Module 06: Case Studies
Theory without production context is incomplete. This module takes the architectural patterns from previous modules and applies them to six real-world system design problems. Each case study is the kind of question you will face in a system design interview at a top tech company - and the kind of system you will need to design and defend in a real engineering role.
What You Will Learn
Case Study Map
| # | System | Scale | Key Challenges |
|---|---|---|---|
| 01 | Recommendation | Billions of items, millions of users | Two-stage architecture, cold start, freshness |
| 02 | Search Ranking | Millions of queries/day | Semantic retrieval, LTR, A/B testing |
| 03 | Fraud Detection | under 100ms, 0.001% fraud rate | Class imbalance, delayed labels, concept drift |
| 04 | Content Moderation | 500 hours of video/minute | Multi-modal, human + AI, adversarial |
| 05 | Ad Click Prediction | 8.5B impressions/day | Online learning, calibration, exploration |
| 06 | LLM Products | Trillions of tokens/month | Cost, latency, hallucination, observability |
Key Patterns Across All Case Studies
- Two-stage architectures: fast candidate retrieval followed by slow, expensive ranking - appears in recommendation, search, fraud, and ads
- Real-time plus batch hybrid: precomputed embeddings updated offline, real-time features computed online - appears in every case study
- Human-in-the-loop: ML scales the decision volume; humans handle edge cases, appeals, and label generation - prominent in moderation and fraud
- Feedback loops: user behavior drives model training drives user behavior - must be managed in recommendation, ads, and search
- Extreme class imbalance: 0.001% click rates, 0.01% fraud rates, 0.001% policy violations - sampling and loss weighting strategies critical
How to Use This Module
Each case study is structured as a complete system design walkthrough, from requirements through full architecture.

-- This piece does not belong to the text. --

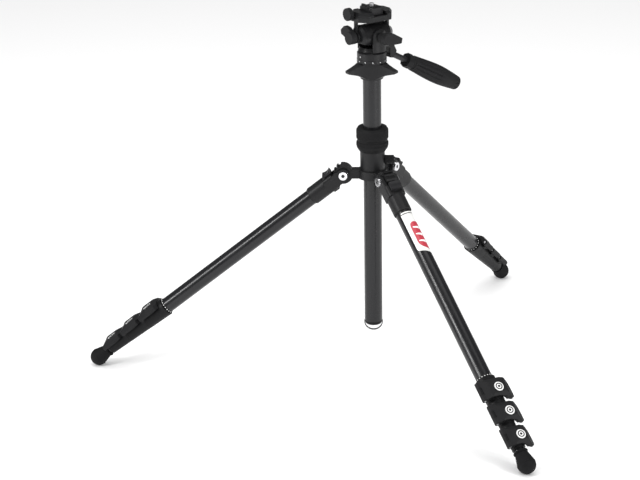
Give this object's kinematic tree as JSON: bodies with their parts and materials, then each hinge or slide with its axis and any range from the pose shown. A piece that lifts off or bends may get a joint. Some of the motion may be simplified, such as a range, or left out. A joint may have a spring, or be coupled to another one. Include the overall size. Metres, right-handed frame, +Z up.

Read each case study as if you are in an interview: start by identifying the functional and non-functional requirements, then work through the architecture layer by layer. The Interview Q&A at the end of each lesson is calibrated to the questions actually asked at Meta, Google, Stripe, Airbnb, and similar companies.
For each system, you should be able to:
- State the problem in one sentence and the key constraints (latency, scale, accuracy)
- Draw the two-level or three-level architecture from memory
- Explain the key modeling choice and why alternatives would fail
- Describe the serving path in terms of latency budget
- Explain how the system handles the characteristic failure mode (cold start, concept drift, adversarial inputs)